2013年12月11日、本屋B&B(東京・下北沢)でのトークイベントの後、お相手くださった小林浩さんから、追加でいただいたメッセージ

内沼さんの論点はいずれも業界人にとっては反論の余地のない課題ではないかと思います。

問題なのは、反論の余地のないパーステクティブを、より課題の具体的な対象に近づく際に、業界人がなぜ展開・実行に移さなかったのか(もしくは目論見や見通しを実展開に移したがうまくいかなかった、あるいは構想倒れに終わった、もしくは実行途中で諦めてしまった等々)を検証することではないかと感じました。

そういうモヤモヤ感(割り切れなさ)は、利害の再配分をめぐる静かな長い争いにその根があるのではないかと私は見ています。しがらみとか旧習と言ってもいいし、伝統や良識とすら言っても構わないのですが、ゆえあって先人から受け継いだそうした土俵で戦うことを選んだ人々の中には、内沼さんが示したヴィジョンを綺麗事として無視しようとする向きもあるだろうと予想できます。

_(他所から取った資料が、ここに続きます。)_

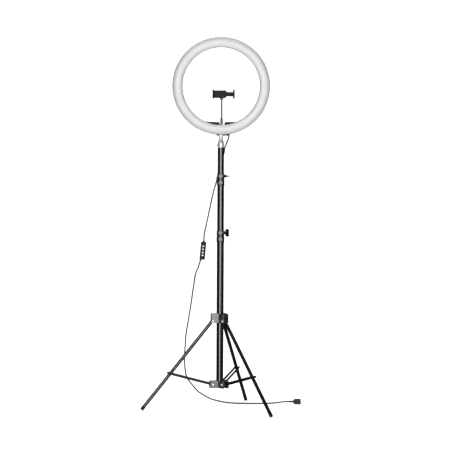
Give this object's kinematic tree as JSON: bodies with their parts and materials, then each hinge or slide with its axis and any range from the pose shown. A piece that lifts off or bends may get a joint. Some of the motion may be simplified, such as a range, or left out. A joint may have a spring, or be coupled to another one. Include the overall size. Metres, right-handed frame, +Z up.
{
  "type": "ring light on floor stand",
  "caption": "Ring light on a telescopic folding floor stand, with a phone clamp inside the ring, a wired remote and a powering plug on a cord.",
  "frame": {"origin": "the middle of the three feet's footprint, on the floor", "axes": "+Z up along the column, the lamp faces -Y, +X to the viewer's right"},
  "size_m": [0.618, 0.5113, 1.382],
  "materials": {
    "shell_plastic": "fine matte black moulded plastic",
    "diffuser_plastic": "milky white diffuser, unlit",
    "board_white": "white solder mask",
    "chip_phosphor": "yellow phosphor chips",
    "dark_steel": "blackened steel screws",
    "bracket_plastic": "black moulded plastic",
    "boot_rubber": "black cord boots and pads",
    "satin_steel": "satin steel",
    "knob_plastic": "black knob plastic",
    "adapter_silver": "satin silver casting",
    "tube_black": "glossy black coated tube",
    "clamp_black": "glossy black nylon",
    "rivet_steel": "bright rivet steel",
    "brace_black": "black coated flat bars with bright rivets",
    "foot_rubber": "black rubber tips",
    "clip_plastic": "grey clip plastic",
    "holder_plastic": "black clamp plastic",
    "remote_plastic": "black remote case",
    "button_white": "white silicone buttons",
    "board_green": "green circuit board",
    "plug_plastic": "black plug grip",
    "plug_nickel": "nickel plated sheet",
    "plug_white": "white contact tongue",
    "cord_jacket": "black soft cord jacket"
  },
  "bodies": {
    "column": {"lower_tube": "tube_black", "lower_clamp": "clamp_black", "bottom_hub": "clamp_black", "hub_pins": "rivet_steel", "plug_grip": "plug_plastic", "plug_shell": "plug_nickel", "plug_tongue": "plug_white", "cord_floor": "cord_jacket"},
    "middle_section": {"middle_tube": "tube_black", "upper_clamp": "clamp_black", "cable_clip": "clip_plastic", "remote_front": "remote_plastic", "remote_back": "remote_plastic", "remote_board": "board_green", "remote_boots": "boot_rubber", "cord_remote": "cord_jacket"},
    "top_section": {"top_tube": "tube_black", "top_spigot": "adapter_silver", "cord_column": "cord_jacket"},
    "adapter": {"adapter_body": "adapter_silver", "cord_neck": "cord_jacket"},
    "head": {"rear_shell": "shell_plastic", "front_diffuser": "diffuser_plastic", "led_board": "board_white", "led_chips": "chip_phosphor", "shell_screws": "dark_steel", "mount_housing": "bracket_plastic", "mount_cover": "bracket_plastic", "cover_screws": "dark_steel", "cable_gland": "boot_rubber", "holder_socket": "satin_steel", "tilt_bolt": "satin_steel", "tilt_nut": "knob_plastic", "cord_head": "cord_jacket"},
    "tilt_knob": {"tilt_knob": "knob_plastic"},
    "adapter_screw": {"adapter_screw": "knob_plastic"},
    "upper_knob": {"upper_knob": "knob_plastic"},
    "lower_knob": {"lower_knob": "knob_plastic"},
    "leg_lock_knob": {"leg_lock_knob": "knob_plastic"},
    "leg_collar": {"leg_collar": "clamp_black", "leg_pins": "rivet_steel"},
    "holder_rod": {"holder_rod": "tube_black"},
    "holder_elbow": {"holder_elbow": "holder_plastic"},
    "holder_clamp": {"holder_frame": "holder_plastic", "frame_pad": "boot_rubber"},
    "holder_jaw": {"holder_jaw": "holder_plastic", "jaw_pad": "boot_rubber"},
    "leg_left": {"leg_tube_left": "tube_black", "foot_cap_left": "foot_rubber"},
    "brace_left": {"brace_left": "brace_black"},
    "leg_right": {"leg_tube_right": "tube_black", "foot_cap_right": "foot_rubber"},
    "brace_right": {"brace_right": "brace_black"},
    "leg_back": {"leg_tube_back": "tube_black", "foot_cap_back": "foot_rubber"},
    "brace_back": {"brace_back": "brace_black"},
    "button_1": {"remote_button_1": "button_white"},
    "button_2": {"remote_button_2": "button_white"},
    "button_3": {"remote_button_3": "button_white"},
    "button_4": {"remote_button_4": "button_white"}
  },
  "joints": [
    {"name": "middle_slide", "type": "slide", "parent": "column", "child": "middle_section", "axis": [0, 0, 1], "range_m": [-0.13, 0.25], "deforming": ["cord_floor"]},
    {"name": "top_slide", "type": "slide", "parent": "middle_section", "child": "top_section", "axis": [0, 0, 1], "range_m": [-0.095, 0.3], "deforming": ["cord_column"]},
    {"name": "head_pan", "type": "hinge", "parent": "top_section", "child": "adapter", "pos_m": [0.05, -0.025, 0.975], "axis": [0, 0, 1], "range_deg": [-90, 90], "deforming": ["cord_neck"]},
    {"name": "head_tilt", "type": "hinge", "parent": "adapter", "child": "head", "pos_m": [0.05, -0.025, 1.027], "axis": [1, 0, 0], "range_deg": [-90, 35], "deforming": ["cord_head"]},
    {"name": "tilt_knob_turn", "type": "hinge", "parent": "head", "child": "tilt_knob", "pos_m": [0.065, -0.025, 1.027], "axis": [1, 0, 0], "range_deg": [0, 270]},
    {"name": "adapter_screw_turn", "type": "hinge", "parent": "adapter", "child": "adapter_screw", "pos_m": [0.05, -0.025, 0.984], "axis": [-0.2419, 0.9703, 0], "range_deg": [0, 270]},
    {"name": "upper_knob_turn", "type": "hinge", "parent": "middle_section", "child": "upper_knob", "pos_m": [0.05, -0.025, 0.8692], "axis": [0.9397, -0.342, 0], "range_deg": [0, 270]},
    {"name": "lower_knob_turn", "type": "hinge", "parent": "column", "child": "lower_knob", "pos_m": [0.05, -0.025, 0.6592], "axis": [0.9397, -0.342, 0], "range_deg": [0, 270]},
    {"name": "leg_lock_knob_turn", "type": "hinge", "parent": "leg_collar", "child": "leg_lock_knob", "pos_m": [0.05, -0.025, 0.349], "axis": [-0.6428, 0.766, 0], "range_deg": [0, 270]},
    {"name": "leg_fold", "type": "slide", "parent": "column", "child": "leg_collar", "axis": [0, 0, 1], "range_m": [0, 0.1767]},
    {"name": "leg_left_hinge", "type": "hinge", "parent": "leg_collar", "child": "leg_left", "pos_m": [0.02144, -0.03004, 0.331], "axis": [0.1736, -0.9848, 0], "range_deg": [0, 36.3]},
    {"name": "brace_left_hinge", "type": "hinge", "parent": "column", "child": "brace_left", "pos_m": [0.02341, -0.02969, 0.094], "axis": [-0.1736, 0.9848, 0], "range_deg": [0, 70.41]},
    {"name": "leg_right_hinge", "type": "hinge", "parent": "leg_collar", "child": "leg_right", "pos_m": [0.06864, -0.04722, 0.331], "axis": [0.766, 0.6428, 0], "range_deg": [0, 36.3]},
    {"name": "brace_right_hinge", "type": "hinge", "parent": "column", "child": "brace_right", "pos_m": [0.06735, -0.04568, 0.094], "axis": [-0.766, -0.6428, 0], "range_deg": [0, 70.41]},
    {"name": "leg_back_hinge", "type": "hinge", "parent": "leg_collar", "child": "leg_back", "pos_m": [0.05992, 0.00225, 0.331], "axis": [-0.9397, 0.342, 0], "range_deg": [0, 36.3]},
    {"name": "brace_back_hinge", "type": "hinge", "parent": "column", "child": "brace_back", "pos_m": [0.05924, 0.00037, 0.094], "axis": [0.9397, -0.342, 0], "range_deg": [0, 70.41]},
    {"name": "holder_swivel", "type": "hinge", "parent": "head", "child": "holder_rod", "pos_m": [0.052, -0.03, 1.06], "axis": [0, 0, 1], "range_deg": [-90, 90]},
    {"name": "holder_tilt", "type": "hinge", "parent": "holder_rod", "child": "holder_elbow", "pos_m": [0.052, -0.03, 1.156], "axis": [1, 0, 0], "range_deg": [-30, 5]},
    {"name": "holder_spin", "type": "hinge", "parent": "holder_elbow", "child": "holder_clamp", "pos_m": [0.052, -0.03, 1.172], "axis": [0, 1, 0], "range_deg": [-90, 0]},
    {"name": "jaw_slide", "type": "slide", "parent": "holder_clamp", "child": "holder_jaw", "axis": [1, 0, 0], "range_m": [-0.019, 0.011], "stiffness_N_per_m": 150, "springref_m": -0.025},
    {"name": "button_1_press", "type": "slide", "parent": "middle_section", "child": "button_1", "axis": [0, 1, 0], "range_m": [0, 0.0008], "stiffness_N_per_m": 200, "springref_m": -0.001},
    {"name": "button_2_press", "type": "slide", "parent": "middle_section", "child": "button_2", "axis": [0, 1, 0], "range_m": [0, 0.0008], "stiffness_N_per_m": 200, "springref_m": -0.001},
    {"name": "button_3_press", "type": "slide", "parent": "middle_section", "child": "button_3", "axis": [0, 1, 0], "range_m": [0, 0.0008], "stiffness_N_per_m": 200, "springref_m": -0.001},
    {"name": "button_4_press", "type": "slide", "parent": "middle_section", "child": "button_4", "axis": [0, 1, 0], "range_m": [0, 0.0008], "stiffness_N_per_m": 200, "springref_m": -0.001}
  ],
  "couplings": [
    {"joint": "leg_left_hinge", "follows": "leg_fold", "rad_per_m": 3.5843},
    {"joint": "brace_left_hinge", "follows": "leg_fold", "rad_per_m": 6.9518},
    {"joint": "leg_right_hinge", "follows": "leg_fold", "rad_per_m": 3.5843},
    {"joint": "brace_right_hinge", "follows": "leg_fold", "rad_per_m": 6.9518},
    {"joint": "leg_back_hinge", "follows": "leg_fold", "rad_per_m": 3.5843},
    {"joint": "brace_back_hinge", "follows": "leg_fold", "rad_per_m": 6.9518}
  ]
}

でも本屋や本が「もっと自由でフレキシブルなものなのではないか」という本書の核心的な提起は、誰もが希望として抱きうるものです。そこに「むろん現実には色々な制約があるが」という小声の補足が付くにしても。

『本の逆襲』は、多くの人に、もう一度自分の仕事を考え直すための叩き台を用意してくれたと思います。内沼さんは新たにスタートラインを引き直したのです。

それが、『本の逆襲』の登場を祝福するゆえんです。

最後に一言、内沼さんにこの言葉を贈ります。イスラーム神秘主義の代表的な詩人、アフマド・ジャーミー(1414-1492)の言葉です。

「「知恵は本の中にある。たとえ賢者が墓の中におろうとも」。/本とは孤独における親友、知恵の暁光。それは報酬も恩義も要求せず、いつでもお前に知識の道をひらいてくれる師。皮は隠してお前に真髄だけを馳走し、隠れた思想を無言のうちにお前に伝えてくれる腹心の友。バラの蕾のように花弁(頁)に満ちて、その一枚一枚は真珠を盛った皿。そして本は鮮やかな色のモロッコ革の駕籠のようなもの。その中にはバラ色の肌着をきて、頬に麝香の斑点(つけ黒子)をつけた美女が二百人、みな同じような顔で同じような服を着て向かいあい、互いにやさしく頬を寄せあっている。もしも誰かが彼女らの唇に指をあてれば、何千という珠玉を秘めた物語のために彼女らはやさしく口をひらく」(ジャーミー『ユースフとズライハ』岡田恵美子訳、東洋文庫(平凡社)、2012年、276-277頁)。